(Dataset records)
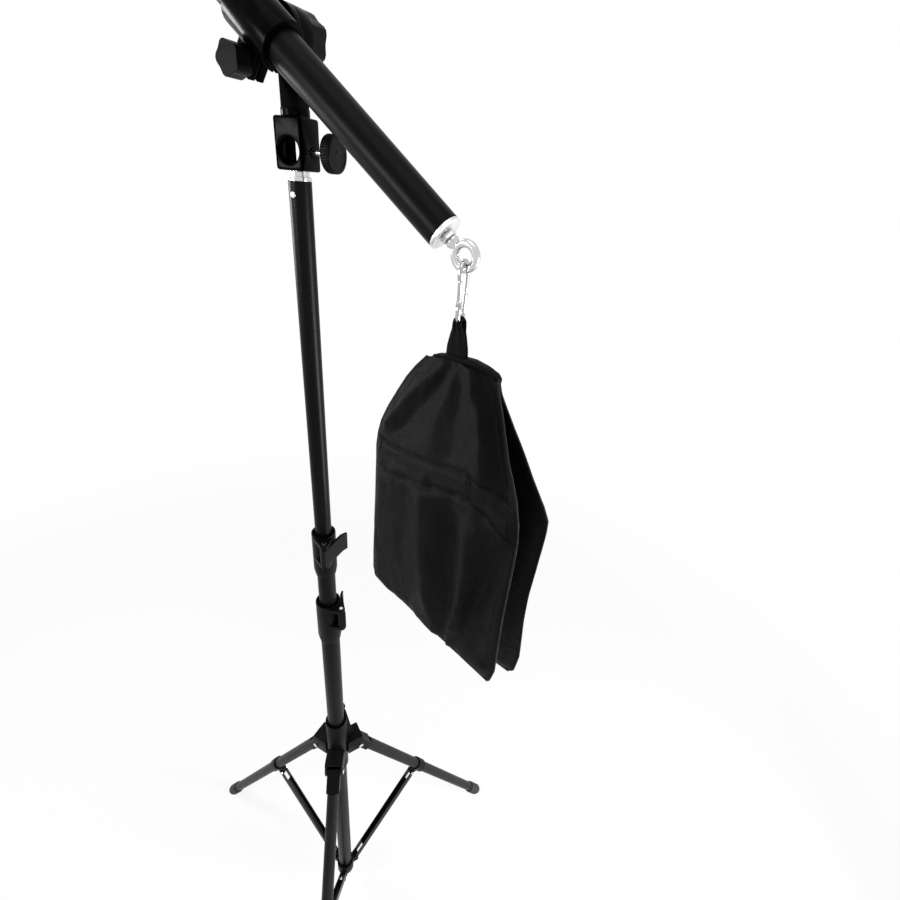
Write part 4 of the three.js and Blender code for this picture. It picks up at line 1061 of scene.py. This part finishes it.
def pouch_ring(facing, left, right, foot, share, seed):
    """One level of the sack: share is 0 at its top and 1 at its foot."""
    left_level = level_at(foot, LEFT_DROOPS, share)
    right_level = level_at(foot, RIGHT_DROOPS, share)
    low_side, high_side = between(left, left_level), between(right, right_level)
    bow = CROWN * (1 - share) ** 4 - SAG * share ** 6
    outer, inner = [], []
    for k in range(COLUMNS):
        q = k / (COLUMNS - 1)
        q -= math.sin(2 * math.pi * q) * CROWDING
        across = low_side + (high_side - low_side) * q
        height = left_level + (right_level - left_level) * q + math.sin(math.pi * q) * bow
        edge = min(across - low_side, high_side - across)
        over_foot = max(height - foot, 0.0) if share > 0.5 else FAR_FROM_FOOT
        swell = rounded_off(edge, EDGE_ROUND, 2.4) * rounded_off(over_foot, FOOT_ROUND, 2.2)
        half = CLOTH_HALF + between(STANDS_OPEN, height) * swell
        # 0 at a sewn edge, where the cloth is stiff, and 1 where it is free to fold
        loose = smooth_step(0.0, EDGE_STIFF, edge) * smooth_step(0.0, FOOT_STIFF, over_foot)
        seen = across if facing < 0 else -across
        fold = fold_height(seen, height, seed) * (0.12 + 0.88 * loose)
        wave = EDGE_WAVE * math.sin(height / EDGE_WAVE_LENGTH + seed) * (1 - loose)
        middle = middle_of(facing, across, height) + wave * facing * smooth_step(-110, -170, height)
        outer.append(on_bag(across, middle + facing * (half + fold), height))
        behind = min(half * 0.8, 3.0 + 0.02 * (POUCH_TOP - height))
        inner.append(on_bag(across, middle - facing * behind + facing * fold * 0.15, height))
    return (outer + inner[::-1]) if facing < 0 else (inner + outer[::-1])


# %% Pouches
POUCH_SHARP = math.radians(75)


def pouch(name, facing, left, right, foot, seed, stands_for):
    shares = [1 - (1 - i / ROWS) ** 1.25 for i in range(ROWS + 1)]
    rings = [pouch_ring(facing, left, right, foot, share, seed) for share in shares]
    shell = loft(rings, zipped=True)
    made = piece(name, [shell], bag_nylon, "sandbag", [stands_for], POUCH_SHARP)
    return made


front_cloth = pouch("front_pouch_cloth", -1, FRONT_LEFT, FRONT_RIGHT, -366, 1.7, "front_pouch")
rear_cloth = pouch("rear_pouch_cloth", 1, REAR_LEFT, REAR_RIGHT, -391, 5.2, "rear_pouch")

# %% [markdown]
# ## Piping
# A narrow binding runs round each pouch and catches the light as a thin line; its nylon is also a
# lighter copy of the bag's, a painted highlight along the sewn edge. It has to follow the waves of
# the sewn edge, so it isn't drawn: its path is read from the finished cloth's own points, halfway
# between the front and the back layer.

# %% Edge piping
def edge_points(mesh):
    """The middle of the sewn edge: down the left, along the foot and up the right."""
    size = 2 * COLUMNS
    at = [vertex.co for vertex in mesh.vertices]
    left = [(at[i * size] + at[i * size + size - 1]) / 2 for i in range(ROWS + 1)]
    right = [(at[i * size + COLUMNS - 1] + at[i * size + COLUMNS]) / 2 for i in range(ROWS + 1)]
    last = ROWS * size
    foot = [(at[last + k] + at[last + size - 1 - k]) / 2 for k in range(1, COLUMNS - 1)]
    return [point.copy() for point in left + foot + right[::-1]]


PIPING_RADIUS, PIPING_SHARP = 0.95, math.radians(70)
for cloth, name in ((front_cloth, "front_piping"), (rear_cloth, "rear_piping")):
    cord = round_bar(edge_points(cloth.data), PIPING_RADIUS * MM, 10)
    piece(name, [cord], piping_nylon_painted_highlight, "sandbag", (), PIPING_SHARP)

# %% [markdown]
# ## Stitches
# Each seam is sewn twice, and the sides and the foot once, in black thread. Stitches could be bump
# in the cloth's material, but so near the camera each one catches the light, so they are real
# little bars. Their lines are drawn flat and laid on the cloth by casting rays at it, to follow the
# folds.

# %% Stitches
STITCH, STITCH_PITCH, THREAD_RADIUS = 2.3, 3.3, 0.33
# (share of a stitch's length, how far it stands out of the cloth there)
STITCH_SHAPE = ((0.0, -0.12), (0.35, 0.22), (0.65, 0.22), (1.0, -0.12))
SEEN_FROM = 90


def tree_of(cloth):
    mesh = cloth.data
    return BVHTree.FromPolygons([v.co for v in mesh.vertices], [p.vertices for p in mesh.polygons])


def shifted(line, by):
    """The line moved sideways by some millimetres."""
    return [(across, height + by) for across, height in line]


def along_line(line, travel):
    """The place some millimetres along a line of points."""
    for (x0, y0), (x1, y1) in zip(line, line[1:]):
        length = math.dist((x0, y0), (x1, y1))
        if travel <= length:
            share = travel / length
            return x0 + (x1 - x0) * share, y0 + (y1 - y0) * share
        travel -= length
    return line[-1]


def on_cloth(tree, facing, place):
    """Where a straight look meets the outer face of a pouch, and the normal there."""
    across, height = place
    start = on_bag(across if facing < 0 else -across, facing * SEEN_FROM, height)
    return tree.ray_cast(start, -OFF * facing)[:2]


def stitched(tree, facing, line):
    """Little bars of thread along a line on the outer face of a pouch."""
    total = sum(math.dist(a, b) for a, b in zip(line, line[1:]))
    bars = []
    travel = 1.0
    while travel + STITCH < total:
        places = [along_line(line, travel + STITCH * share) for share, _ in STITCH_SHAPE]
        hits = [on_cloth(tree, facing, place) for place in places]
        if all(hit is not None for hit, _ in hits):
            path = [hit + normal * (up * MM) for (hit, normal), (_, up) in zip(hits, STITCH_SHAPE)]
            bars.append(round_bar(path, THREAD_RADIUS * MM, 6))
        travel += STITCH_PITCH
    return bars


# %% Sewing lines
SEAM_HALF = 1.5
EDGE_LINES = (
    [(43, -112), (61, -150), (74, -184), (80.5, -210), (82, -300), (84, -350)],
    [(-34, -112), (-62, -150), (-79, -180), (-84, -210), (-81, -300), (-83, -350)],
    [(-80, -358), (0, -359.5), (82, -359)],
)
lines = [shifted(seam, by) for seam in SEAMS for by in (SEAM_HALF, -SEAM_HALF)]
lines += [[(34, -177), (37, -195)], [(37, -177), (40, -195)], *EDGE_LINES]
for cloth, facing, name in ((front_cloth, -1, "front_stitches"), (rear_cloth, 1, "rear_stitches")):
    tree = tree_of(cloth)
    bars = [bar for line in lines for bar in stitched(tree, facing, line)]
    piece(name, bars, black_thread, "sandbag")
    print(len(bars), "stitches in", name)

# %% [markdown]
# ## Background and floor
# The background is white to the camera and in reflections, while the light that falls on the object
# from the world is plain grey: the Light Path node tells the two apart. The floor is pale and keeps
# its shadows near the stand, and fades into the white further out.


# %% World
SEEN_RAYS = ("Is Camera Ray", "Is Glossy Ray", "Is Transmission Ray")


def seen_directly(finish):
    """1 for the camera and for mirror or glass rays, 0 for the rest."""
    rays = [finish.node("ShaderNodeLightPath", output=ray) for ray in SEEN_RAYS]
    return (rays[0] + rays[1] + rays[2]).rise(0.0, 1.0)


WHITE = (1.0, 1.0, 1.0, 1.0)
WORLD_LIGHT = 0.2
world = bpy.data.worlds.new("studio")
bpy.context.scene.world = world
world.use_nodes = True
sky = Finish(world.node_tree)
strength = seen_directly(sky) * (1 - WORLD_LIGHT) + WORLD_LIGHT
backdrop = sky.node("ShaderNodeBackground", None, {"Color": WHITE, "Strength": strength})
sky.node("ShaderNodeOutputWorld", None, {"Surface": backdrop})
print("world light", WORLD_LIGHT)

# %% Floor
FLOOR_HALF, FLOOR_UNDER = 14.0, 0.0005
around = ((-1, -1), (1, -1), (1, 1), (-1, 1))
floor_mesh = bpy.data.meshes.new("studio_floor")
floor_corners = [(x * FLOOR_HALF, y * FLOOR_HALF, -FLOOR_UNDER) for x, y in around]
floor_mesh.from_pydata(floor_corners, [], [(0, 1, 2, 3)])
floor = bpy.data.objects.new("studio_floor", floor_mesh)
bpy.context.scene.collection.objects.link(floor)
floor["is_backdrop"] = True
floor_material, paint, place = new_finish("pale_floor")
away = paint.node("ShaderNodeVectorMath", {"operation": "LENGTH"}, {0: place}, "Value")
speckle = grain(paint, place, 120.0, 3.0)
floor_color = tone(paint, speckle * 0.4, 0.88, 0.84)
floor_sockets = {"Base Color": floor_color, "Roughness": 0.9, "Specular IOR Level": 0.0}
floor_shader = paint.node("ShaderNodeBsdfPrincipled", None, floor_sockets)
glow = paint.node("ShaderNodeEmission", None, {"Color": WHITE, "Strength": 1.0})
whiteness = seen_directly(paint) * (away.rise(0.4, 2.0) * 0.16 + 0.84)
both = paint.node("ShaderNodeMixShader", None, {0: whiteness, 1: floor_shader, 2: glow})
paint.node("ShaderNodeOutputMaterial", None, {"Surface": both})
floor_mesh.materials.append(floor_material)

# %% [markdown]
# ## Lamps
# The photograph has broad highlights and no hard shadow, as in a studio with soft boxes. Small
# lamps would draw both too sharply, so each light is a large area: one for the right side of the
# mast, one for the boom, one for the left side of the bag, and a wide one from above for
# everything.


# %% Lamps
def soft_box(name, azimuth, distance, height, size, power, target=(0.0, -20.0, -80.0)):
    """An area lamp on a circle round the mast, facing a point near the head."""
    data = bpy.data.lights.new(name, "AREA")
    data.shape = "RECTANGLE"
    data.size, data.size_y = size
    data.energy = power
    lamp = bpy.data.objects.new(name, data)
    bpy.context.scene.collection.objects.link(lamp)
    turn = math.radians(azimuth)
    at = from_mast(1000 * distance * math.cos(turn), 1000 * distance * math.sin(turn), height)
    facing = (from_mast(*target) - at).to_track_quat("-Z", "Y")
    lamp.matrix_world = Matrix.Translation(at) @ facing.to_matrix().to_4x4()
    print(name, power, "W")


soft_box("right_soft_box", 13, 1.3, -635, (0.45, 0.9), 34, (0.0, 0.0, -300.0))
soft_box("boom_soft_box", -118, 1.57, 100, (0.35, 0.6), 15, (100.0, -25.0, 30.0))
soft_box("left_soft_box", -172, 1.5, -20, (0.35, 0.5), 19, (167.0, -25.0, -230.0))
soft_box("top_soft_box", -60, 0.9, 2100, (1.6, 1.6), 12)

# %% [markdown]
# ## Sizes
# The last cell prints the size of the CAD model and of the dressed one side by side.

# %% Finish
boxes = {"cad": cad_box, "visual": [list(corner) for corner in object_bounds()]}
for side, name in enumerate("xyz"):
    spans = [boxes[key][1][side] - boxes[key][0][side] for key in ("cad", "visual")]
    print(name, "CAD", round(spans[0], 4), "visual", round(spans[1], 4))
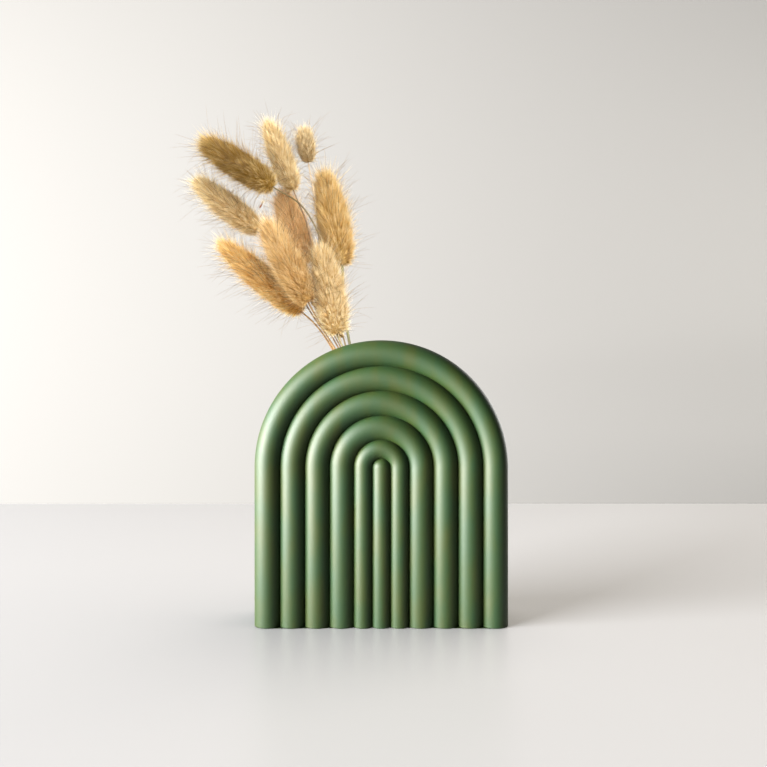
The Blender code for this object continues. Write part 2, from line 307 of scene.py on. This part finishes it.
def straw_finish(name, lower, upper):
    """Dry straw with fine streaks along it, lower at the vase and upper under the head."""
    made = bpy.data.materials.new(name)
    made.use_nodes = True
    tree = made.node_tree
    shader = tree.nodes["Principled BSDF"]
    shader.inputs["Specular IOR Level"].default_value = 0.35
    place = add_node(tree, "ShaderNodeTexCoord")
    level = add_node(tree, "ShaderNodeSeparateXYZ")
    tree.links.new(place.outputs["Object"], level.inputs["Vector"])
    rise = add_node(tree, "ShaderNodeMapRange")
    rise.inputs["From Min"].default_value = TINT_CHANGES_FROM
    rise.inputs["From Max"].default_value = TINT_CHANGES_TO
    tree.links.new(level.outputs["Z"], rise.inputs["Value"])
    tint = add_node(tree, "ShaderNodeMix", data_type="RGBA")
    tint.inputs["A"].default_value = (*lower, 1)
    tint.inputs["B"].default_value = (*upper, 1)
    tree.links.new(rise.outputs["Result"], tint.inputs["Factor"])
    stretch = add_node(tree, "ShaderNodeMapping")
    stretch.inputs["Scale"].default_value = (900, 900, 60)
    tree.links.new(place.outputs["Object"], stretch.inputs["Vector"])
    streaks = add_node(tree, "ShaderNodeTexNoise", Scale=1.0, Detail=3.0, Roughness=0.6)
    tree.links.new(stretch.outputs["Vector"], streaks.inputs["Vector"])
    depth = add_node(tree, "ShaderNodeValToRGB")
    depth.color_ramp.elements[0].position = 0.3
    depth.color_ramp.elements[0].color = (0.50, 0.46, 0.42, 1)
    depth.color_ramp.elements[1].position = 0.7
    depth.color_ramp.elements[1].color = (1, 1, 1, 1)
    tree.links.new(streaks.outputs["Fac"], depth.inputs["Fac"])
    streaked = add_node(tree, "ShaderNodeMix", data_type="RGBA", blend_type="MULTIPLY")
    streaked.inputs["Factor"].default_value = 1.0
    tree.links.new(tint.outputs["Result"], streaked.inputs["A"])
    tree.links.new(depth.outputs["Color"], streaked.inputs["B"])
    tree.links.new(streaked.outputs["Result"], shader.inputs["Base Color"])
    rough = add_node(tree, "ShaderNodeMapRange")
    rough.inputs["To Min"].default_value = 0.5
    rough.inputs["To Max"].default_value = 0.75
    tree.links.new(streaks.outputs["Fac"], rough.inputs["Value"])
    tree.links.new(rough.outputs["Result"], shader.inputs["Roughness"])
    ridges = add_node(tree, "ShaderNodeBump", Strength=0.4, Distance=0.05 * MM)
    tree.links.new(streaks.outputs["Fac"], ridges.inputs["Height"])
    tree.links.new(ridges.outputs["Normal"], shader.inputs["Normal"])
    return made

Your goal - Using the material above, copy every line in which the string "this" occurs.

Solution -
Write part 4 of the three.js and Blender code for this picture. It picks up at line 1061 of scene.py. This part finishes it.
The Blender code for this object continues. Write part 2, from line 307 of scene.py on. This part finishes it.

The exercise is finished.